Even something as traditional as ‘Today at Wimbledon’ is not safe from the insistence of modern TV producers to make everything an assault on the senses. We essentially had Claire Balding presenting TFI Wimbledon in an outdoor bar set-up complete with awkward-looking studio audience who’d had too much sun, to show how much fun everyone was having. Oh, and there were some highlights of some tennis matches as well, but that was all secondary to John McEnroe rambling on incoherently as if he’d had one Pimm’s too many. And of course, we were all being encouraged to share our unimportant opinions using the obligatory #Wimbledon2day hashtag.

Suddenly the reason for the unnecessary use of text-speak in a genuine BBC programme title became clear. Apparently actual English words are no longer required when basing the name of a show entirely around a social media hashtag. Sooner or later programmes won’t even have proper names anymore and we’ll all be watching #MOTD or #GBBO forgetting what they actually stood for in the first place.

At the risk of sounding like an old person complaining about the youth of today, it’s no wonder that so many kids struggle with writing coherently when they’ve been born and raised in the digital age. With everything being so fast-moving and number of characters at a premium, why should they pay attention to whether what they post online is grammatically correct or not? Why write ‘I know’ when inexplicably ‘a no’ apparently says the same thing? (Hint – it doesn’t).

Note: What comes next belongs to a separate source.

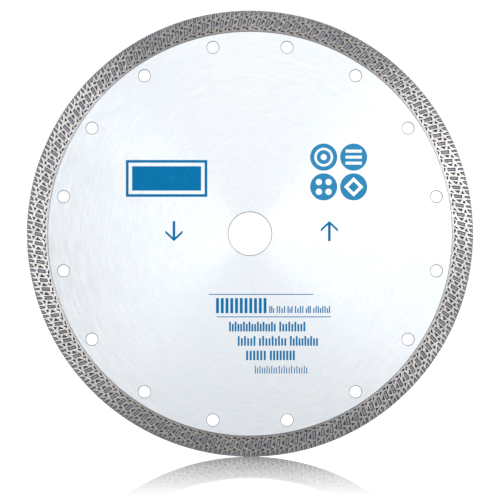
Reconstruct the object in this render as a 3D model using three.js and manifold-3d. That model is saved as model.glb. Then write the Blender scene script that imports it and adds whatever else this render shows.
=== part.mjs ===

As someone who studied Linguistics at university, I appreciate how language naturally evolves over time, but I can’t help but feel that the more we dumb things down on purpose, the more we lose the ability to use English properly. But then I always run out of characters in a Tweet because I am loath to abbreviate anything. Maybe I’m the one doing it wrong. I’m still going to call it ‘Today at Wimbledon’ though.